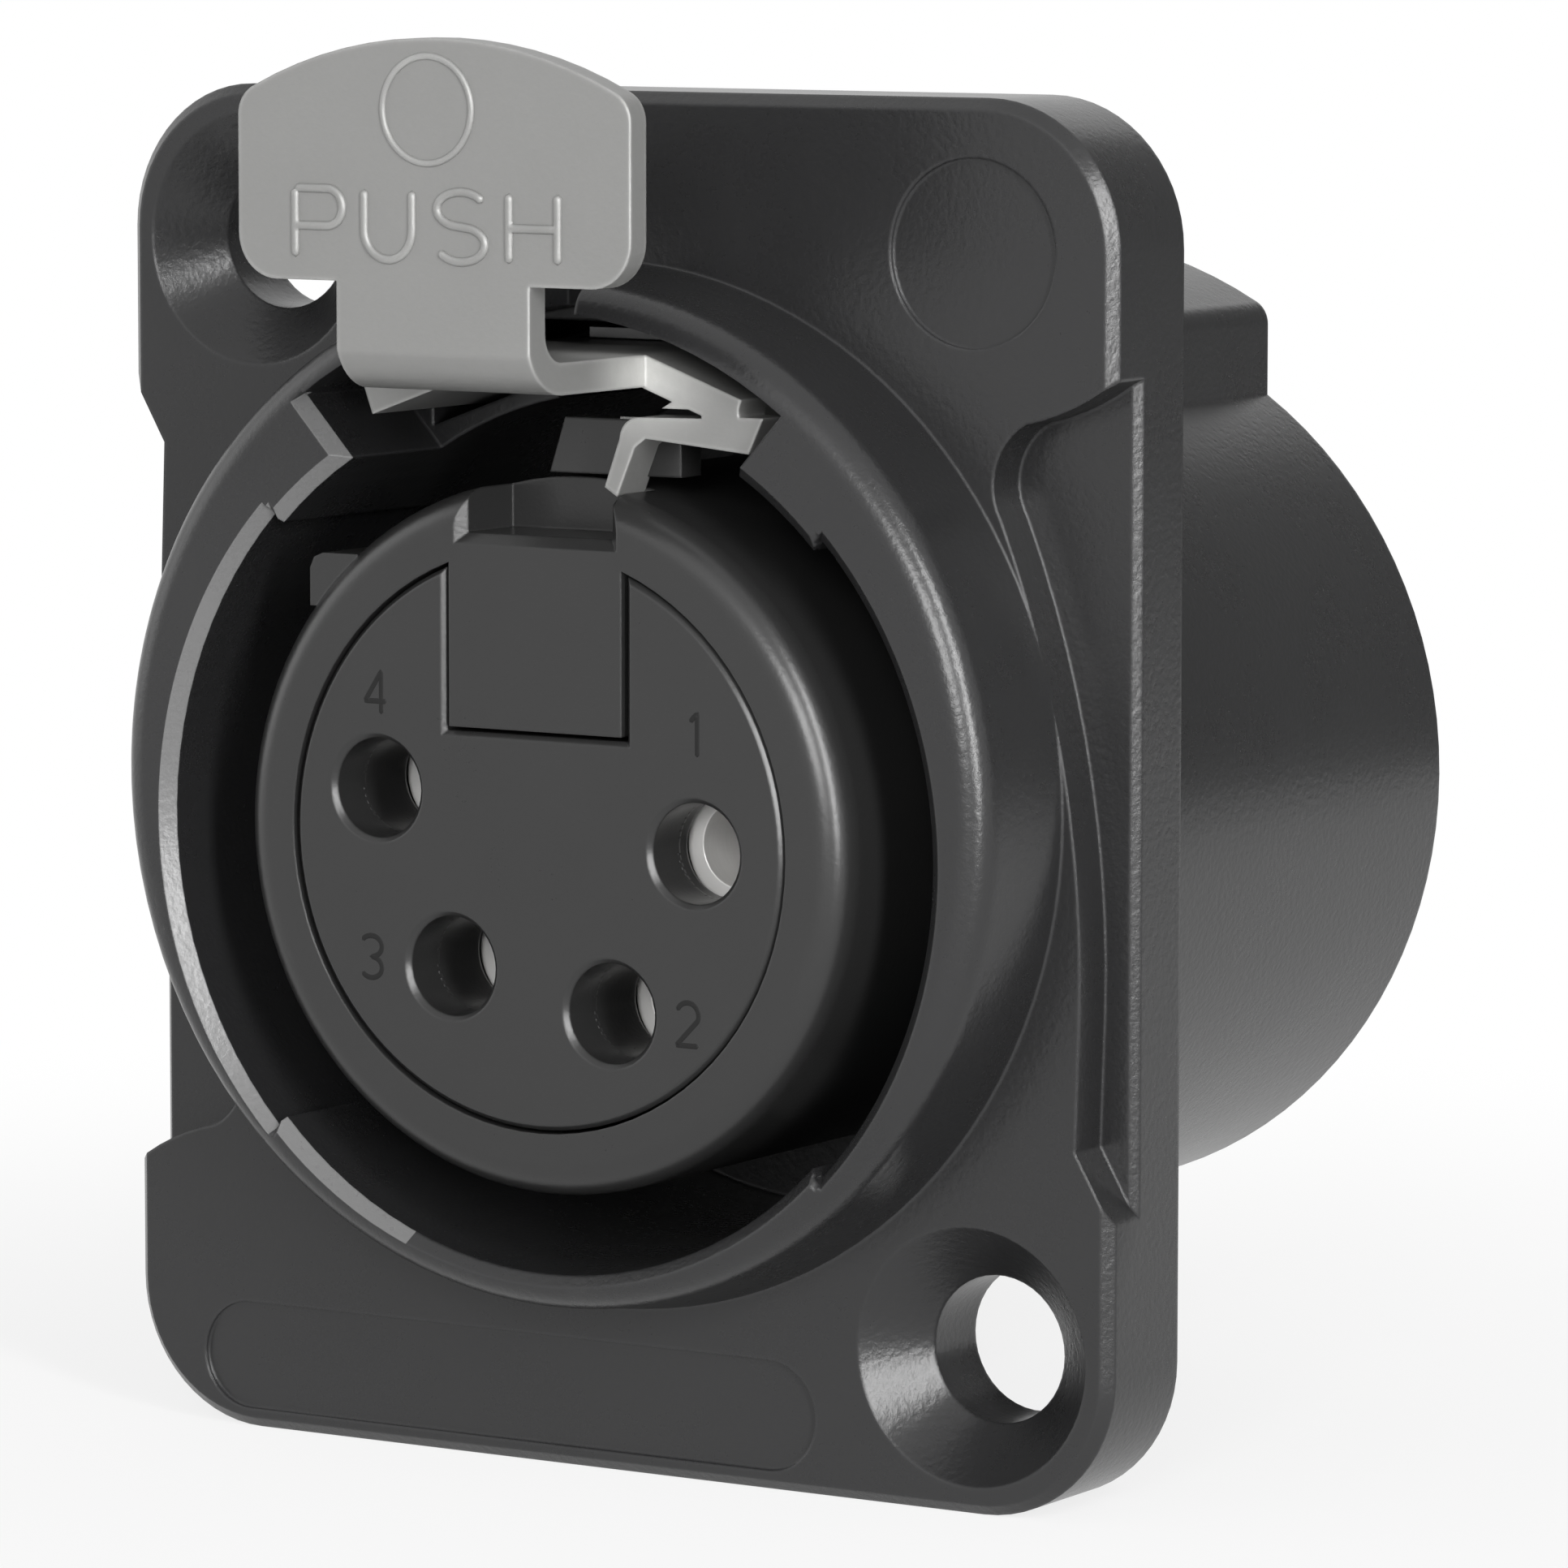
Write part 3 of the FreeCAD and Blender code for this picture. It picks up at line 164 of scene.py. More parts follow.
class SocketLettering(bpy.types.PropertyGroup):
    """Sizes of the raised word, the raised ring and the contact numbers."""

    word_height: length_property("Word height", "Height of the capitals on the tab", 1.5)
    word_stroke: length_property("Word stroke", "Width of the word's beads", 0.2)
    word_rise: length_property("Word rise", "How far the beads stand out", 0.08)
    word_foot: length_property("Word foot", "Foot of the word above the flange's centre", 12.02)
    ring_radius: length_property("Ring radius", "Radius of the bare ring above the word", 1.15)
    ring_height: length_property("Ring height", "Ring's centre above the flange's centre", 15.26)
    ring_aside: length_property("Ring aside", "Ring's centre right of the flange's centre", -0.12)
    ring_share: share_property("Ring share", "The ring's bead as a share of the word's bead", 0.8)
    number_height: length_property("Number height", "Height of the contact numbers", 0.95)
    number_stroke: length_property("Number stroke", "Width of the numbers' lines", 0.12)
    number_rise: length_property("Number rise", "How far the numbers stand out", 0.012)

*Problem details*
Everything from the first line of the data through the line containing "of the raised" should be echoed exactly. Add nothing.

*Result of this task*
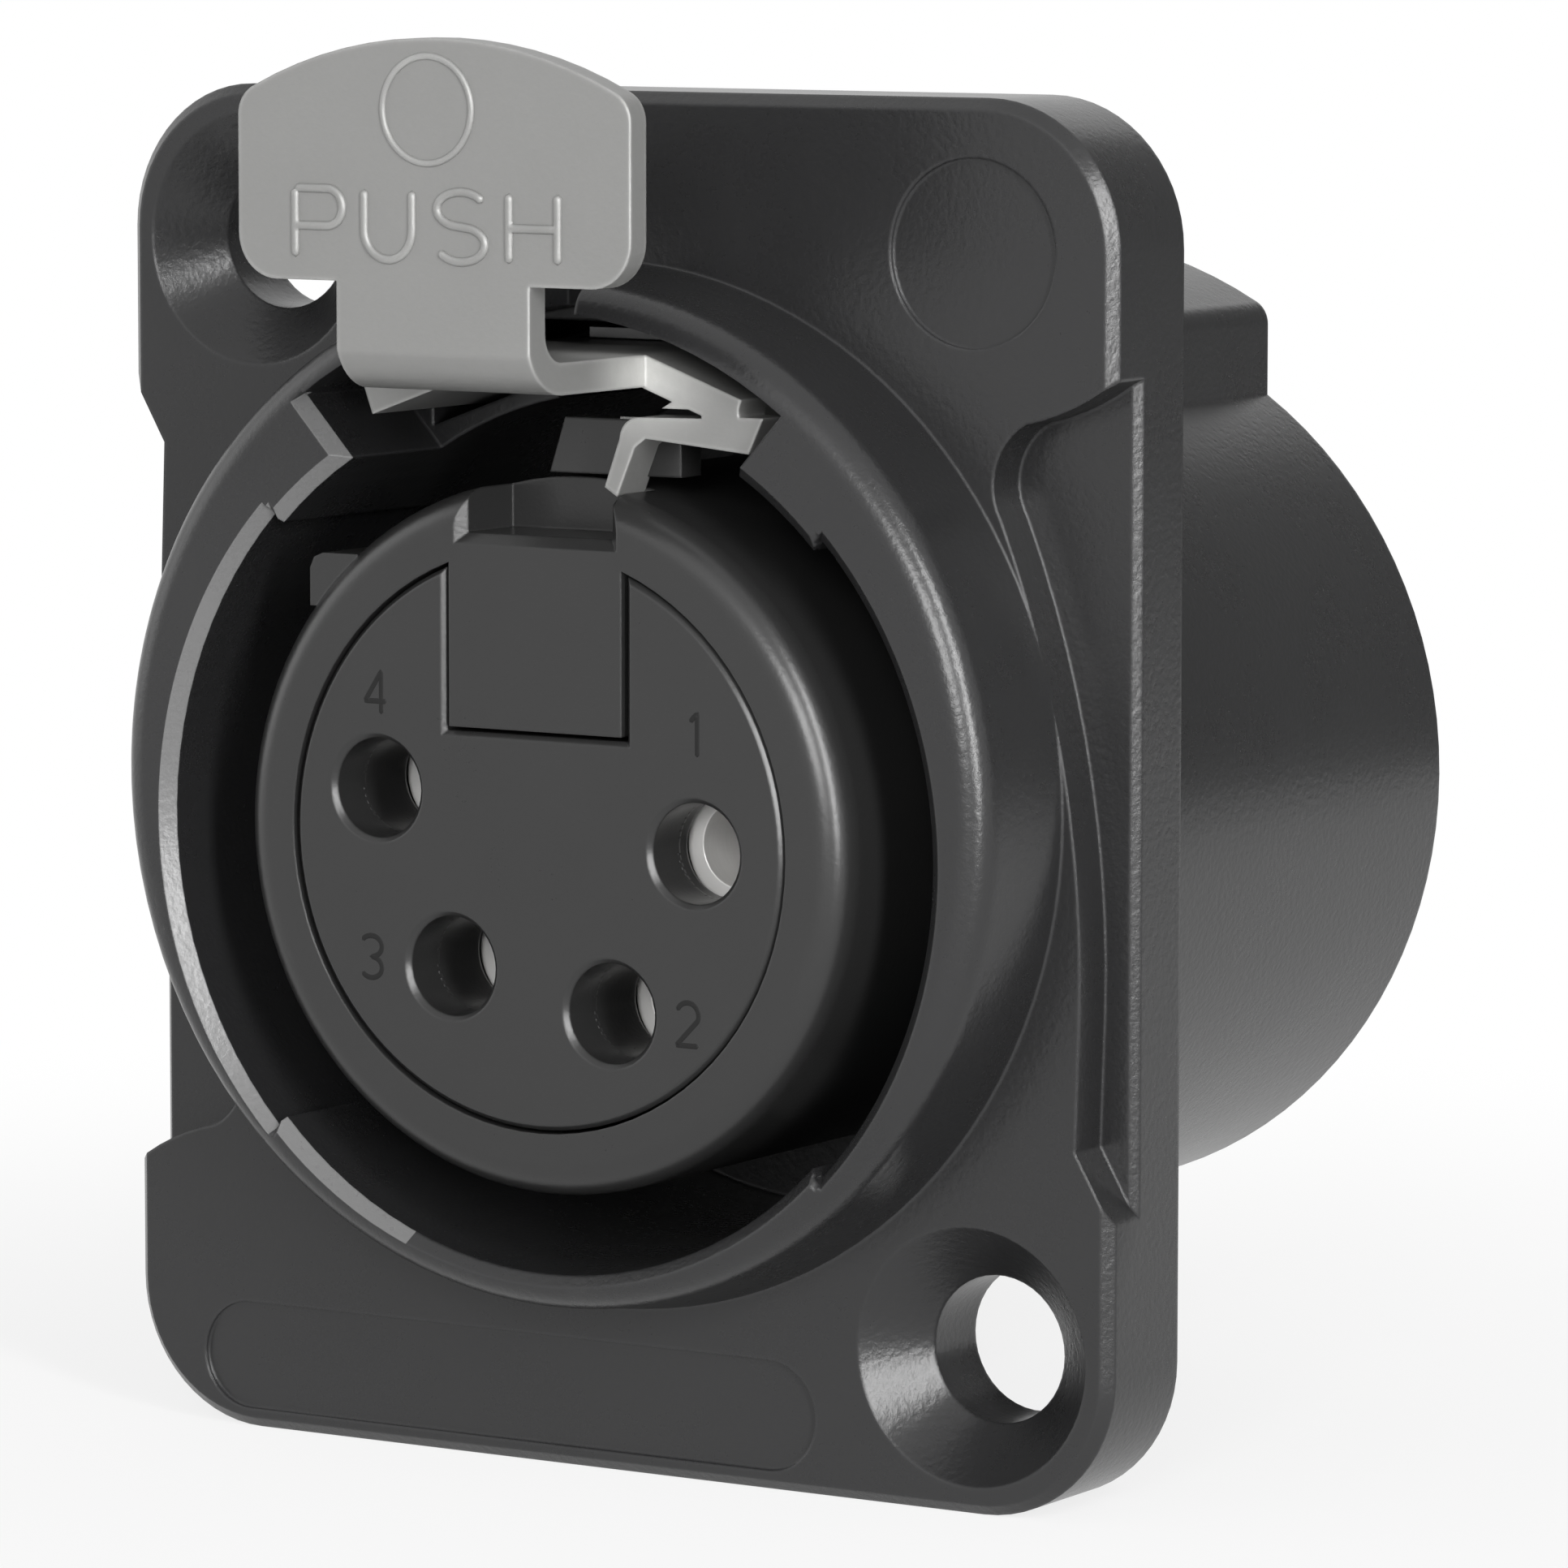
Write part 3 of the FreeCAD and Blender code for this picture. It picks up at line 164 of scene.py. More parts follow.
class SocketLettering(bpy.types.PropertyGroup):
    """Sizes of the raised word, the raised ring and the contact numbers."""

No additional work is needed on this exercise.